You know what the weird thing is? That all the years that all of us have had our trucks, we still don't know a lot about how the systems work altogether. Now, some of us know alot more than others for sure, but even they don't know everything about the entire truck. You would think as old as these trucks are and as simple as they seem, at a glance, they are complicated.
I think if any of you who work on vehicles for a living, you'd be in a much better position to have to deal with more systems over a year than some of us would over maybe a decade. It depends on how many problems each of us have with our trucks.
It's just interesting to me to see how many problems turn up over "x" period of time. And it seems that they don't overlap that much either. Some problems don't turn up but every once in awhile.
I completely agree, and as you know I'm a mechanic and manage a shop. We don't specialize any make or model, but some how we seem to see a fair number of square bodies.
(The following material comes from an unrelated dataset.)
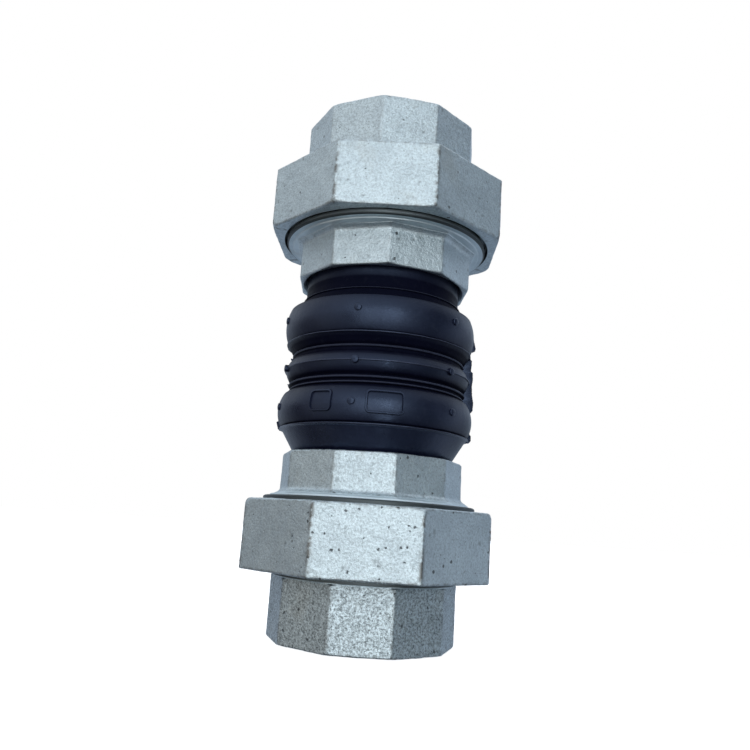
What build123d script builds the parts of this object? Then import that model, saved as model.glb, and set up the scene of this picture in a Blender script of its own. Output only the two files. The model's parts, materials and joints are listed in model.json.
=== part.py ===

Just had two at the shop last week, one is owned by a forum member, and should be done next week. Another is a new customer that just moved into the state, but I'm still learn new stuff from time to time. I think I know a lot, but I still have to ask questions occasionally, and sometimes new things just popup.

But in the OP's case I still think he has a weak battery. 37MA is just not enough to drain a battery overnight, of course there is also the possibility that at times it was drawing much more than that, just not when he was checking it. Electrical draws can definitely be tricky!